Kenya Airways Loss Widens by 71.0% for FY2019
Kenya Airways after tax loss widened by 71.0% y/y to a KES 13.0 billion from an after-tax loss of KES 7.6 billion in FY2018.
According to management, the loss was partly due to adoption of 1FRS 16 and an increase in operating costs associated with a 15.0% increase in capacity (deployed to offer increased connectivity between city pairs and investment in new routes).
Total income edged up by 12.4% y/y to KES 128.3 billion (FY2018: KES 114.2 billion). According to the airline the growth was due to improved passenger revenue (+8.9%), cargo revenue (as cargo tonnage grew by 6.3% to 68,264 tonnes), ancillaries and other revenue streams. This was primarily owing to expansion of the Kenya Airways network.
Following the expansion to Geneva, Rome and Malindi, passenger numbers grew by 6.7% to 5.1 million passengers. The increase in passenger revenue was further driven up by New York operations. Moreover, capacity deployed in Available Seat Kilometres (ASKs) increased by 15.0% while the Cabin factor registered a minimal decline of 0.6 points to 77.0%.
Operating costs rose by 12.5% y/y to KES 129.2 billion. This was attributed to increase in capacity deployed and an increase in fleet ownership costs attributed to the return of two Boeing 787 aircraft that had been subleased to Oman Air. According to management, the airline benefitted from the reduced global fuel prices and maintained low fuel costs through its hedging program.
Consequently, the airline recorded a 24.9% y/y growth in operating loss to KES 853 million.
Other costs edged up by 74.8% y/y to KES 12.2 billion (FY2018: KES 7.0 billion). Interest income fell by 33.3% y/y to KES 30 million.
The airline expects that it will take a year to gain traveler confidence and recover travel demand in light of the Covid-19 pandemic. From 25th March most of its operations were suspended.

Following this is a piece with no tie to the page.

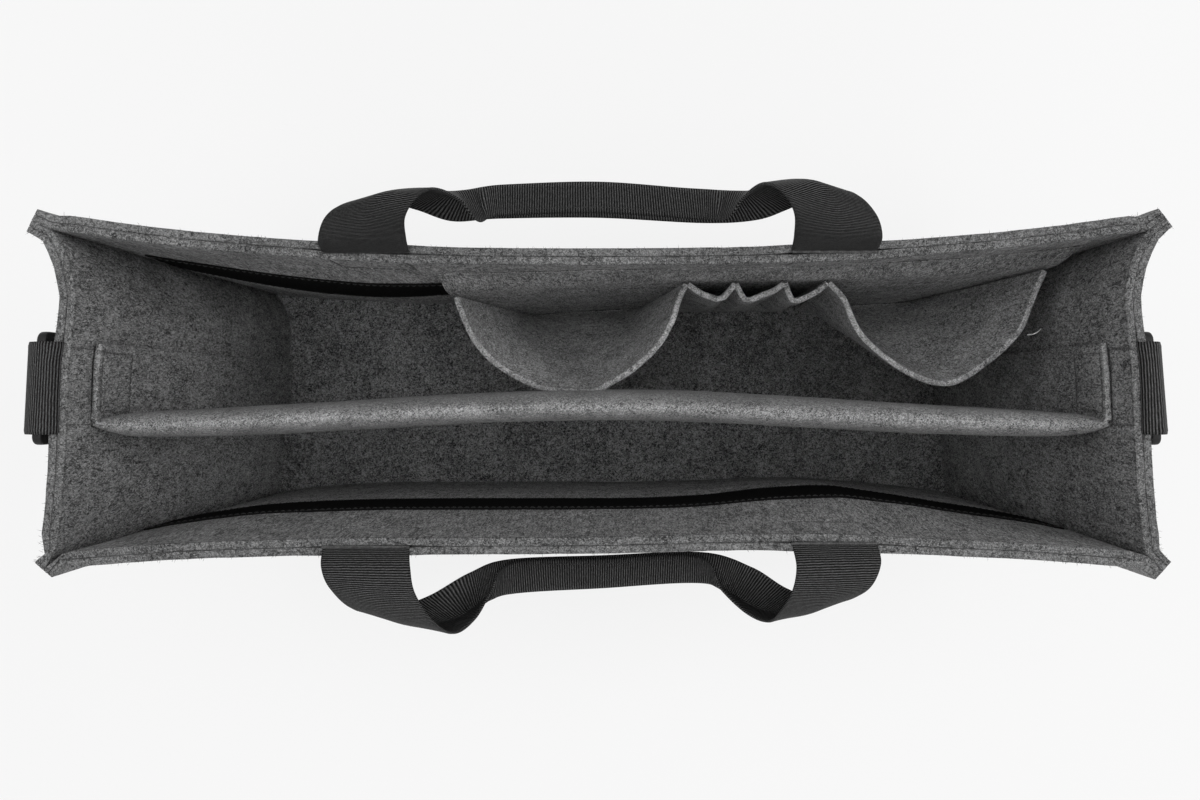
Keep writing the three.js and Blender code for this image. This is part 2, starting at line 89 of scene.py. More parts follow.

As noted previously, the airline has been grappling with increased competition and high operating and financial leverage. The performance reflects these challenges facing the airline.
Our biggest issue with the company is the lack of a clear long-term turnaround strategy. However, according to the Business Daily, a legal framework for the airline’s nationalization will be discussed in Parliament in the coming week. This may form the first step towards a more comprehensive action plan for the recovery of the airline.

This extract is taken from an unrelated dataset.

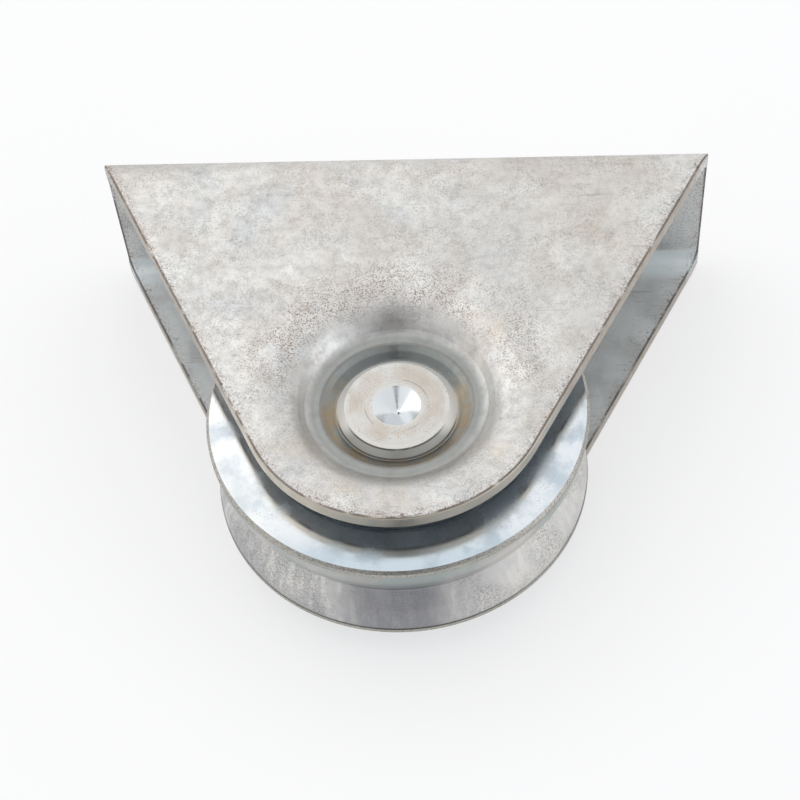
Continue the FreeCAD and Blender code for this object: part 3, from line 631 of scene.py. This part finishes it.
# the axle pin: bare turned steel, a soft grey shine with fine rings
pinFinish = {
    "base": "#D2D0CC", "tint": "#C6C1B9", "shade": "#A39D95", "speck": "#8A7E70",
    "lineSize": 0.4, "lineDepth": 0.15, "cloudSize": 4.0, "speckSize": 0.36, "speckAmount": 0.5,
    "roughness": (0.20, 0.34), "bumpHeight": 0.00001,
}
headFinish = {
    "centre": "#DFE4E8",  # the drill's point left it bright
    "bevel": "#F7F6F3",
    "ring": "#B4A598",  # a brown film round the head's face
    "scratch": "#6A6259",
    "lowerBevelShade": "#85857F",  # painted shade on the bevel's lower side
    "shadeLine": "#45413D",
    "bevelMetal": 0.5,
    "centreRoughness": 0.1,
    "bevelRoughness": 0.38,

    # how far each layer covers what lies under it
    "amounts": {"ring": 0.35, "scratch": 0.4, "centre": 0.8, "bevel": 0.85, "lowerBevelShade": 0.75, "shadeLine": 0.8},

    # patterns, sizes in millimetres
    "patterns": {
        "ring": {"size": 5.0, "low": 0.36, "high": 0.60, "shift": 83},
        "scratch": {"size": 6.0, "low": 0.44, "high": 0.56, "shift": 85},
        "bevelShadeLine": {"size": 5.0, "low": 0.40, "high": 0.55, "shift": 87},
    },

    # where something starts and where it is full, in millimetres, from the axle and above it
    "fromAxle": {
        "centre": (5.2, 5.0), "bevel": (10.9, 11.1), "ringInner": (5.2, 7.0), "ringOuter": (10.6, 8.5),
        "scratchInner": (6.4, 6.55), "scratchOuter": (6.8, 6.65),
        "bevelShadeLine": (11.35, 11.2), "footShadeLine": (12.35, 12.55),
    },
    "aboveAxle": {"lower": (-4.0, -8.0), "footShadeLine": (0.0, -5.0)},
}


def headWearAndPaintedLight(tree, place, colour, dull):
    # a bright drilled centre, a face with a faint brown ring, a bevel painted white as a highlight, and
    # painted shade on its lower side and round its foot
    values = headFinish
    radius, height = place["radius"], place["height"]
    amounts, fromAxle, aboveAxle = values["amounts"], values["fromAxle"], values["aboveAxle"]
    pattern = {name: patches(tree, place["coords"], **look) for name, look in values["patterns"].items()}
    centre = overlap(tree, (radius, *fromAxle["centre"]))
    bevel = overlap(tree, (radius, *fromAxle["bevel"]))
    lower = overlap(tree, (height, *aboveAxle["lower"]))
    colour = layered(tree, colour, [
        (values["ring"], amounts["ring"], (radius, *fromAxle["ringInner"]), (radius, *fromAxle["ringOuter"]),
         pattern["ring"]),
        (values["scratch"], amounts["scratch"], (radius, *fromAxle["scratchInner"]),
         (radius, *fromAxle["scratchOuter"]), pattern["scratch"]),
        (values["centre"], amounts["centre"], centre),
        # painted highlight: the bevel drawn white and less metallic, so it shines as a bright ring
        (values["bevel"], amounts["bevel"], bevel),
        # painted shade on the bevel's lower side
        (values["lowerBevelShade"], amounts["lowerBevelShade"], bevel, lower),
        # painted shade: a dark line along the bevel's lower edge, and a painted shadow where the head meets
        # the recess, on its lower side
        (values["shadeLine"], amounts["shadeLine"], bevel, (radius, *fromAxle["bevelShadeLine"]), lower, pattern["bevelShadeLine"]),
        (values["shadeLine"], amounts["shadeLine"], (radius, *fromAxle["footShadeLine"]), (height, *aboveAxle["footShadeLine"])),
    ])
    metal = addNode(tree, "ShaderNodeMix", {"data_type": "FLOAT"}, {
        0: bevel, 2: 1.0, 3: values["bevelMetal"]}).outputs[0]
    for mask, ownDull in ((centre, values["centreRoughness"]), (bevel, values["bevelRoughness"])):
        dull = addNode(tree, "ShaderNodeMix", {"data_type": "FLOAT"}, {
            0: mask, 2: dull, 3: ownDull}).outputs[0]
    return colour, dull, metal


# spacer washers: turned and plated like the sheet, duller than the wheel, with rings that catch the light
washerFinish = {
    "base": "#C4C5C4", "tint": "#B4B7B8", "shade": "#85878A", "speck": "#706B64",
    "lineSize": 0.3, "lineDepth": 0.2, "cloudSize": 5.0, "speckSize": 0.5, "speckAmount": 0.3,
    "roughness": (0.28, 0.4), "bumpHeight": 0.00001,
}
# bearing rings: hardened and ground, so a clean sharp shine with hair-fine lines
ringFinish = {
    "base": "#C9CBCC", "tint": "#BEC2C6", "shade": "#8E9296", "speck": "#6A6660",
    "lineSize": 0.12, "lineDepth": 0.12, "cloudSize": 5.0, "speckSize": 0.4, "speckAmount": 0.12,
    "roughness": (0.12, 0.2), "bumpHeight": 0.000003,
}
# balls: lapped, nearly a mirror
ballFinish = {
    "base": "#D2D4D6", "tint": "#C8CCD0", "shade": "#A6AAAE", "speck": "#7C7C7C",
    "lineSize": 0.3, "lineDepth": 0.04, "cloudSize": 2.0, "speckSize": 0.3, "speckAmount": 0.05,
    "roughness": (0.05, 0.1), "bumpHeight": 0.000001,
}
# cage: pressed from soft strip, satin and a little yellow from the oil
cageFinish = {
    "base": "#B9B7B2", "tint": "#A9A59C", "shade": "#7E7B74", "speck": "#5F5A52",
    "lineSize": 0.5, "lineDepth": 0.12, "cloudSize": 3.0, "speckSize": 0.4, "speckAmount": 0.3,
    "roughness": (0.26, 0.4), "bumpHeight": 0.00001,
}
# shields: pressed from thin strip, smooth, with a yellowish film of old grease
shieldFinish = {
    "base": "#C2C3C2", "tint": "#A8A594", "shade": "#84837C", "speck": "#5C5444",
    "lineSize": 0.45, "lineDepth": 0.12, "cloudSize": 4.0, "speckSize": 0.5, "speckAmount": 0.3,
    "roughness": (0.2, 0.42), "bumpHeight": 0.000008,
}
# retaining ring: blackened spring steel, dark with a dull sheen
springFinish = {
    "base": "#4B4B4E", "tint": "#3C3C42", "shade": "#2A2A2C", "speck": "#8A8078",
    "lineSize": 0.5, "lineDepth": 0.2, "cloudSize": 3.0, "speckSize": 0.4, "speckAmount": 0.25,
    "roughness": (0.34, 0.48), "bumpHeight": 0.00001,
}

dress(turnedSteel("turned zinc-plated steel", wheelFinish, grooveWearAndPaintedLight), "wheel")
dress(turnedSteel("turned pin steel", pinFinish, headWearAndPaintedLight), "axle_pin")
dress(turnedSteel("zinc-plated washer steel", washerFinish), "spacer_near", "spacer_far")
dress(turnedSteel("ground bearing steel", ringFinish), "bearing_outer_ring", "bearing_inner_ring")
dress(turnedSteel("polished ball steel", ballFinish), *["ball_%d" % n for n in range(1, 9)])
dress(turnedSteel("pressed cage steel", cageFinish), "cage_near", "cage_far", "cage_rivets")
dress(turnedSteel("pressed shield steel", shieldFinish), "shield_near", "shield_far")
dress(turnedSteel("blackened spring steel", springFinish), "retaining_ring")
print("turned pieces dressed")

bpy.context.scene.view_settings.view_transform = "Standard"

The nationalization could be the reason for the recent increase in speculative activity and price gain (though the nationalization was not non-public information). We urge caution when trading on this news. The airline has been surviving on the government’s goodwill. In our view, the share price reflects mostly this government goodwill. In buying out the other investors, the government may consider previous initiatives to keep the airline afloat and the current financial condition of the airline.